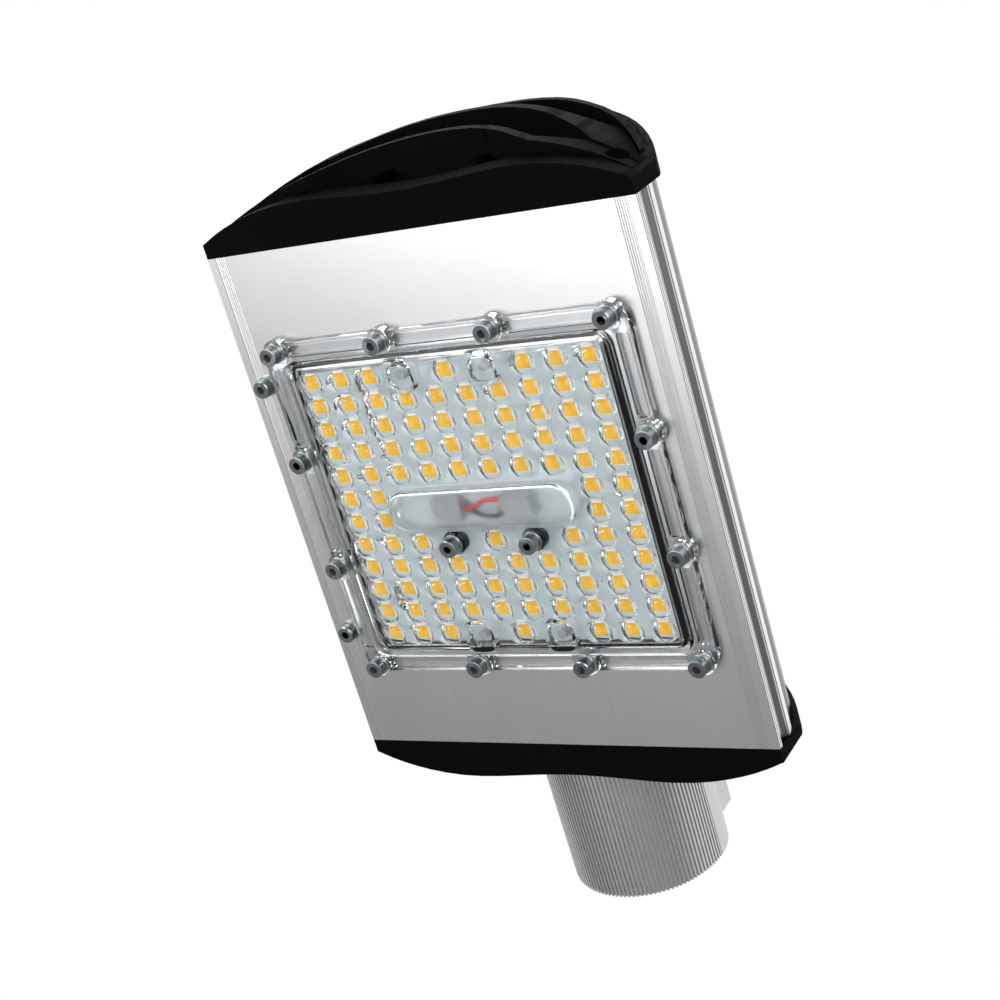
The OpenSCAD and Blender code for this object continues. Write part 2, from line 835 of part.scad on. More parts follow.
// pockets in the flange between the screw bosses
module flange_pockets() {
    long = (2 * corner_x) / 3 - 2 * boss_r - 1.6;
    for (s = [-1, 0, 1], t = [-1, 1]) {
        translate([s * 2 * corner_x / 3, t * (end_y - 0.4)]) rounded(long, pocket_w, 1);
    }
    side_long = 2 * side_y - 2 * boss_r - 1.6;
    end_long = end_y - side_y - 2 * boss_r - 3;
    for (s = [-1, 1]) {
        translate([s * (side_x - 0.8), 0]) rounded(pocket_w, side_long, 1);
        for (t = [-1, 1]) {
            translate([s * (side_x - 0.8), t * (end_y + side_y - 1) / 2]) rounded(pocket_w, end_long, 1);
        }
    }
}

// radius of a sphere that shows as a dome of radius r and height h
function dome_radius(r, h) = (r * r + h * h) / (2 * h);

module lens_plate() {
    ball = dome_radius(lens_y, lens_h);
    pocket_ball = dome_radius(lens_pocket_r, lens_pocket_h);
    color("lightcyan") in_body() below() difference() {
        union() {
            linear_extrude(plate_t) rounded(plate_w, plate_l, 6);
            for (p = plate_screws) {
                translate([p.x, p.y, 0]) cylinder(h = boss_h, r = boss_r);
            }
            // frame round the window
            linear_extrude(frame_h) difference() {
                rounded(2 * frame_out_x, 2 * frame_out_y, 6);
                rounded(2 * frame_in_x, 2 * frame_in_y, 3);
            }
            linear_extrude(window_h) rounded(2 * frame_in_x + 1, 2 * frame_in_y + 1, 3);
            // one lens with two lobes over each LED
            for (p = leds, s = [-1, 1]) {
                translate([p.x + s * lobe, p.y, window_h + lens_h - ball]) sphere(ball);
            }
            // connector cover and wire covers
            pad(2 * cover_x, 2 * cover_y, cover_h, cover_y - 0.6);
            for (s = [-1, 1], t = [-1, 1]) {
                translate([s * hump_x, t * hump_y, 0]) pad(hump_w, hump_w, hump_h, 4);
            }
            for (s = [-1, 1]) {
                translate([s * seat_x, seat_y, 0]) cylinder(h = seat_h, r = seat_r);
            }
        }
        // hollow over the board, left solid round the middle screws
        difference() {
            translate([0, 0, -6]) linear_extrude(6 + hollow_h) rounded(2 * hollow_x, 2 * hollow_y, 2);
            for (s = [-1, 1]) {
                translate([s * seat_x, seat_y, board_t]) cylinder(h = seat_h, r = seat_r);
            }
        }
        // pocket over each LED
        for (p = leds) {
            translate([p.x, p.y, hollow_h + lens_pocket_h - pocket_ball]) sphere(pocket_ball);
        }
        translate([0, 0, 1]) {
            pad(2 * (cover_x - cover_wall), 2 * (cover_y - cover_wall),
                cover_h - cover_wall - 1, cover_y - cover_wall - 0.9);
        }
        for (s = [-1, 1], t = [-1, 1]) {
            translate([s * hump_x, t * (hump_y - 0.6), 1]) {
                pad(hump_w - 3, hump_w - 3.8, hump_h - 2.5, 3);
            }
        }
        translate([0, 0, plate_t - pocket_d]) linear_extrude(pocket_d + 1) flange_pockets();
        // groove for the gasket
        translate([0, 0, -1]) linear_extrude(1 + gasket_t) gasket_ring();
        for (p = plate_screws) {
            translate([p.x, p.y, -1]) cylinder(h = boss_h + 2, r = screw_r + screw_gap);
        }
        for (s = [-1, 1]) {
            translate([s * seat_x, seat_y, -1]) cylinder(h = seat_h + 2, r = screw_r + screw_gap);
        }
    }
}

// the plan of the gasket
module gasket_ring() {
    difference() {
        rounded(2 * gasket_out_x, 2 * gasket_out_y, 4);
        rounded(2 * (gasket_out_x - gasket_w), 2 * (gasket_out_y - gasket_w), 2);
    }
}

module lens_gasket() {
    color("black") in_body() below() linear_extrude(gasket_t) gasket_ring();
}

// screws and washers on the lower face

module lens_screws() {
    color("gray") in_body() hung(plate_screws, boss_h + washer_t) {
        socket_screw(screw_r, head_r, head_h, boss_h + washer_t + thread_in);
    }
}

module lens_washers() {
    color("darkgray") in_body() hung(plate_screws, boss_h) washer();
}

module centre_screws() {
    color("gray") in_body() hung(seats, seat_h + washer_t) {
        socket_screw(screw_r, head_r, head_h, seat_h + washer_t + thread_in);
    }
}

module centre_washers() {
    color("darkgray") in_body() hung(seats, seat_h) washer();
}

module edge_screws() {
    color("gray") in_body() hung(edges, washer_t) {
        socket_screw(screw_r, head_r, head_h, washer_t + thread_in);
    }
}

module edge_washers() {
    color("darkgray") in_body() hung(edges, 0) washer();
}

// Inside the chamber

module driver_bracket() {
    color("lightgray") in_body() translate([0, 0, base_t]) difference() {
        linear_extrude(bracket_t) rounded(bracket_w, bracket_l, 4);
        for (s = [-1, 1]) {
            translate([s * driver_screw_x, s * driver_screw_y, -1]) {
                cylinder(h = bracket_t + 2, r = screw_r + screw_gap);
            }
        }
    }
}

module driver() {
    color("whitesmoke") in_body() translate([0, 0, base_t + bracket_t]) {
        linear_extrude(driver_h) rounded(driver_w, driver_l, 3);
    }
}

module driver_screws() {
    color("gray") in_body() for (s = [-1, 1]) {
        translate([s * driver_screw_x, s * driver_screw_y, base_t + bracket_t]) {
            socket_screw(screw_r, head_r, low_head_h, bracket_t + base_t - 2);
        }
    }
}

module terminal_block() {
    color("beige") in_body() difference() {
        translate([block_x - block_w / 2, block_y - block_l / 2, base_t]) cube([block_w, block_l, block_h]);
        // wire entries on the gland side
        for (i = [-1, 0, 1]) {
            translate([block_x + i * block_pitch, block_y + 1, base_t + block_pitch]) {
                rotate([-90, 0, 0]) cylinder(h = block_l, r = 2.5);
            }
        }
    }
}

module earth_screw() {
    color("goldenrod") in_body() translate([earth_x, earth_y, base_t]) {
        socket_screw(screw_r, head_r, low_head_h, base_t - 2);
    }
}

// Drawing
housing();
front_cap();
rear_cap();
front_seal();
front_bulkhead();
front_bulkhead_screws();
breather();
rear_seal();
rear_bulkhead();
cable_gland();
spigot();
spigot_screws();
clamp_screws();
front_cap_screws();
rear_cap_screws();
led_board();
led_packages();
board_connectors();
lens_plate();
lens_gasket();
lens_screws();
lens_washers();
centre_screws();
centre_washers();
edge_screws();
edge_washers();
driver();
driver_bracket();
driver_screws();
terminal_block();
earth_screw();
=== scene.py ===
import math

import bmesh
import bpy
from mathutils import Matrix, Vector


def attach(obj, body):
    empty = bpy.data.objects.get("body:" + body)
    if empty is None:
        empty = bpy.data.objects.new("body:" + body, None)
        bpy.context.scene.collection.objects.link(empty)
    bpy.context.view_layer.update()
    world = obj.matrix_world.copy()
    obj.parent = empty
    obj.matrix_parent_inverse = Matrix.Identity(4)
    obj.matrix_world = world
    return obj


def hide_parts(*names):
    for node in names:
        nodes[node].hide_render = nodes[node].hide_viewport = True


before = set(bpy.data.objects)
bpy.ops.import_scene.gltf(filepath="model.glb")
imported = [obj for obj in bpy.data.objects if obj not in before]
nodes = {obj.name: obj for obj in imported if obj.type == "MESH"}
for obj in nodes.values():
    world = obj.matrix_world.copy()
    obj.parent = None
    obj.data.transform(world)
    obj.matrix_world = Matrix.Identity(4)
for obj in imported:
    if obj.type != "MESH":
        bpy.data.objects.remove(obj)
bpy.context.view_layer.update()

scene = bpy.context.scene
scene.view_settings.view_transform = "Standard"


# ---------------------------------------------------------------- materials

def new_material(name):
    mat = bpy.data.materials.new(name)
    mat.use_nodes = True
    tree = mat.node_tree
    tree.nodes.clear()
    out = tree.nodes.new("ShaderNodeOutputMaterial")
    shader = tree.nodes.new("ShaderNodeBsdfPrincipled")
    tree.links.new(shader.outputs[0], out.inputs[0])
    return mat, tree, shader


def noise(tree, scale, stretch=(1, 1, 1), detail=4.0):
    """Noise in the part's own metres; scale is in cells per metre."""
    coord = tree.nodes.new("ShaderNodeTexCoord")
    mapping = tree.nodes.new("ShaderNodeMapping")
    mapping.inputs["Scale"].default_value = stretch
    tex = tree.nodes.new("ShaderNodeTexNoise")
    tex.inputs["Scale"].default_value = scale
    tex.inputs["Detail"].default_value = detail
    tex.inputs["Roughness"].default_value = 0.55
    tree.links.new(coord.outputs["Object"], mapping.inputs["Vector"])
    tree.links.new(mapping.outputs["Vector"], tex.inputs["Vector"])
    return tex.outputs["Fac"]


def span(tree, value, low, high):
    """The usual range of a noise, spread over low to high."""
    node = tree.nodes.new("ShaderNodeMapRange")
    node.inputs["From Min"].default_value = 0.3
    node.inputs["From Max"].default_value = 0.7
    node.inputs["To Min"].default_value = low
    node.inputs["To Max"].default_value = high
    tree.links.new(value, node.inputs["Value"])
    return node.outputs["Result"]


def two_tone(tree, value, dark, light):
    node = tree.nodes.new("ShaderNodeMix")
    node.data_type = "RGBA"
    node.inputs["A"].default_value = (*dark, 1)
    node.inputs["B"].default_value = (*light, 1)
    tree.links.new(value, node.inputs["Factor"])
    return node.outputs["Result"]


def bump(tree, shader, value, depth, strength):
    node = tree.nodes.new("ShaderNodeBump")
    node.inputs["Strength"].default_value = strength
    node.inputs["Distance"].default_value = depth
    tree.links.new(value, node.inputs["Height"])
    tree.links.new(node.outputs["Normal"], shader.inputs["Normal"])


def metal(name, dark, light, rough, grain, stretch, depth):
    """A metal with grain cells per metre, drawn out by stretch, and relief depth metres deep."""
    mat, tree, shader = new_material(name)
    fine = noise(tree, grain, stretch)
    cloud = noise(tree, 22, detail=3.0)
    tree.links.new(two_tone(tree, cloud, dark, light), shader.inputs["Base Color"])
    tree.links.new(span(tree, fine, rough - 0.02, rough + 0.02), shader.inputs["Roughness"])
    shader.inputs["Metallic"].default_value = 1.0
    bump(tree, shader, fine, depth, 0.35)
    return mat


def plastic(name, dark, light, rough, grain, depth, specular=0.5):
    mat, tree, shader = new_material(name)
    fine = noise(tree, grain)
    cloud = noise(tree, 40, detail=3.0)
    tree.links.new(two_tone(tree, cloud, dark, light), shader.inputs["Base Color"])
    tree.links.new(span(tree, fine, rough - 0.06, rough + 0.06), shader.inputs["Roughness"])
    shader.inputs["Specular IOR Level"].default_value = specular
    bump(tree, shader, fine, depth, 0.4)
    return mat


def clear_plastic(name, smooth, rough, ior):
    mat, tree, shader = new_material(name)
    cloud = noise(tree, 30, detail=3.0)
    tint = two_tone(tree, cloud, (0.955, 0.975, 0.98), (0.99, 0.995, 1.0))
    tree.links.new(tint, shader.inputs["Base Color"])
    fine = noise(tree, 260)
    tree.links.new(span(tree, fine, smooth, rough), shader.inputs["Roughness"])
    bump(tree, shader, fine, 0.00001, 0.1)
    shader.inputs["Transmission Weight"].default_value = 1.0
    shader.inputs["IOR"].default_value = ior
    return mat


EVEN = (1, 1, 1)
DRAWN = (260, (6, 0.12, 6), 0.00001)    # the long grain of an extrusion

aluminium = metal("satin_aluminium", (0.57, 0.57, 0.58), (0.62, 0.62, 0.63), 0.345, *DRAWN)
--
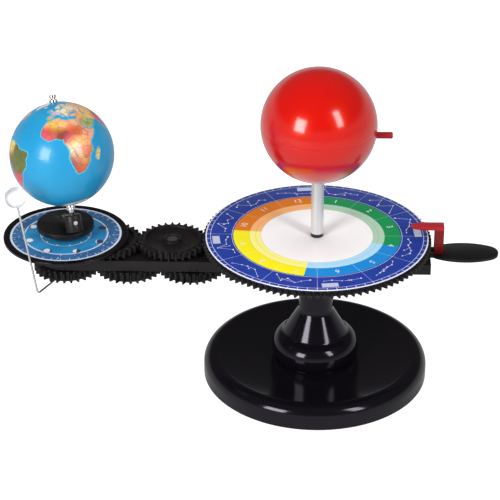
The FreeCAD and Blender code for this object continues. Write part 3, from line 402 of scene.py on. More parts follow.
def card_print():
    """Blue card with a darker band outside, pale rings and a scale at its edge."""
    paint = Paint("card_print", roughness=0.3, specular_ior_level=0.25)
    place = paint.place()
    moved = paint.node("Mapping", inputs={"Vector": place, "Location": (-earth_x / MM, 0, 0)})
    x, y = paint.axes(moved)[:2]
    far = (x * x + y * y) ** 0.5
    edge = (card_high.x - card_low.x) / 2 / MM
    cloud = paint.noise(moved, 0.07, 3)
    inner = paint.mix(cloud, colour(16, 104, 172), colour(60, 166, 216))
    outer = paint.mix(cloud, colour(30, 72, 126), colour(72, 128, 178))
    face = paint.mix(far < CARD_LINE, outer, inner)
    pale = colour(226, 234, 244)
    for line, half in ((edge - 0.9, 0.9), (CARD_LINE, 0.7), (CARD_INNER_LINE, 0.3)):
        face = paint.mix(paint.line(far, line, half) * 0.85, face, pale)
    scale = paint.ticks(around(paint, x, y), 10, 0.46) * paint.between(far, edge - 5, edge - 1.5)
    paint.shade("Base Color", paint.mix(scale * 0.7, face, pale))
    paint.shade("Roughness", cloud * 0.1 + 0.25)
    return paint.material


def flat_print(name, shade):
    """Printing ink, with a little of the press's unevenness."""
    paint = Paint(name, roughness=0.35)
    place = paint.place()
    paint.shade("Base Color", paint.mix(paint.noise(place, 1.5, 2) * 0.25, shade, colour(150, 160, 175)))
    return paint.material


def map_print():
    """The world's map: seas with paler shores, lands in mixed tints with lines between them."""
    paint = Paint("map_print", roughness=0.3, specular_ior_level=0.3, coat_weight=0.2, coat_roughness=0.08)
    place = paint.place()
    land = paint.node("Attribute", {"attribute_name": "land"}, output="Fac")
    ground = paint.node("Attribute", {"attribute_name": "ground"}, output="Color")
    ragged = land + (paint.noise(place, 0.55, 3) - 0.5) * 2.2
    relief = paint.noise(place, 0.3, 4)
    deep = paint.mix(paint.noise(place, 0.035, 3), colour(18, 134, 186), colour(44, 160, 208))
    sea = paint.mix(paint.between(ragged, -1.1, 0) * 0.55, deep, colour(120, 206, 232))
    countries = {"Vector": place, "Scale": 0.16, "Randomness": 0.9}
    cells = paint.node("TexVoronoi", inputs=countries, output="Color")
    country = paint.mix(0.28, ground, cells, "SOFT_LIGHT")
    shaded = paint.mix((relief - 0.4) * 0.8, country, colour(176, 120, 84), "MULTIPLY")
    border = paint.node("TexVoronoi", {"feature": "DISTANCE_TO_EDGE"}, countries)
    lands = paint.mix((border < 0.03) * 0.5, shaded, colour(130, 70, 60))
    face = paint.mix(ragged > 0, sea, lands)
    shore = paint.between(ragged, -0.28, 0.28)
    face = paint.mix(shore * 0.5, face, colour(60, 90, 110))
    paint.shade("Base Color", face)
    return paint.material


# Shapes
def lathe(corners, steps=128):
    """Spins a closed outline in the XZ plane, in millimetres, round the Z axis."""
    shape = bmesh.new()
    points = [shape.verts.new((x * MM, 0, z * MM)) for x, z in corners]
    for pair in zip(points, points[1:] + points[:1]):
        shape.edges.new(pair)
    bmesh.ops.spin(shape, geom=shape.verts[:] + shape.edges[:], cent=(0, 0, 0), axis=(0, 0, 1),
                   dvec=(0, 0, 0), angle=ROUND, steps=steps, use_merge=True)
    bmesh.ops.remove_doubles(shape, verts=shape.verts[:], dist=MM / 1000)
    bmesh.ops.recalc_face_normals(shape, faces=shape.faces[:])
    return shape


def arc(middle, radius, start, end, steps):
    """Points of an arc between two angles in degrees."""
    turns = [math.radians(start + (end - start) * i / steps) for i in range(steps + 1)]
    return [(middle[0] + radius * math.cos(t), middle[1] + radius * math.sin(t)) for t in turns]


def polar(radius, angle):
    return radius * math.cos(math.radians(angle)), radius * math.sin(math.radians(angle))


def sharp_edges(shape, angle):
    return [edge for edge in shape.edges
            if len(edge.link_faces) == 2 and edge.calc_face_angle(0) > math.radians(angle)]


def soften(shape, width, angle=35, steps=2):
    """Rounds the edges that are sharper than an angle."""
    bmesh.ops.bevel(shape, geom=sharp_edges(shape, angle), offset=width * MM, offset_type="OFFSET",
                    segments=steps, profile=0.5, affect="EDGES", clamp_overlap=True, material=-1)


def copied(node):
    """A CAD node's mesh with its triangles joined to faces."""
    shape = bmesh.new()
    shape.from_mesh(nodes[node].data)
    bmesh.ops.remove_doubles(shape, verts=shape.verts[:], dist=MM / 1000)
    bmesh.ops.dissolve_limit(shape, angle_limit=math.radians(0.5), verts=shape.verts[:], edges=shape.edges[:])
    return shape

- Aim
Repeat exactly, and only, the lines from the one containing "The OpenSCAD and" through the one containing "function dome_radius(r, h)", both included.

- Task result
The OpenSCAD and Blender code for this object continues. Write part 2, from line 835 of part.scad on. More parts follow.
// pockets in the flange between the screw bosses
module flange_pockets() {
    long = (2 * corner_x) / 3 - 2 * boss_r - 1.6;
    for (s = [-1, 0, 1], t = [-1, 1]) {
        translate([s * 2 * corner_x / 3, t * (end_y - 0.4)]) rounded(long, pocket_w, 1);
    }
    side_long = 2 * side_y - 2 * boss_r - 1.6;
    end_long = end_y - side_y - 2 * boss_r - 3;
    for (s = [-1, 1]) {
        translate([s * (side_x - 0.8), 0]) rounded(pocket_w, side_long, 1);
        for (t = [-1, 1]) {
            translate([s * (side_x - 0.8), t * (end_y + side_y - 1) / 2]) rounded(pocket_w, end_long, 1);
        }
    }
}

// radius of a sphere that shows as a dome of radius r and height h
function dome_radius(r, h) = (r * r + h * h) / (2 * h);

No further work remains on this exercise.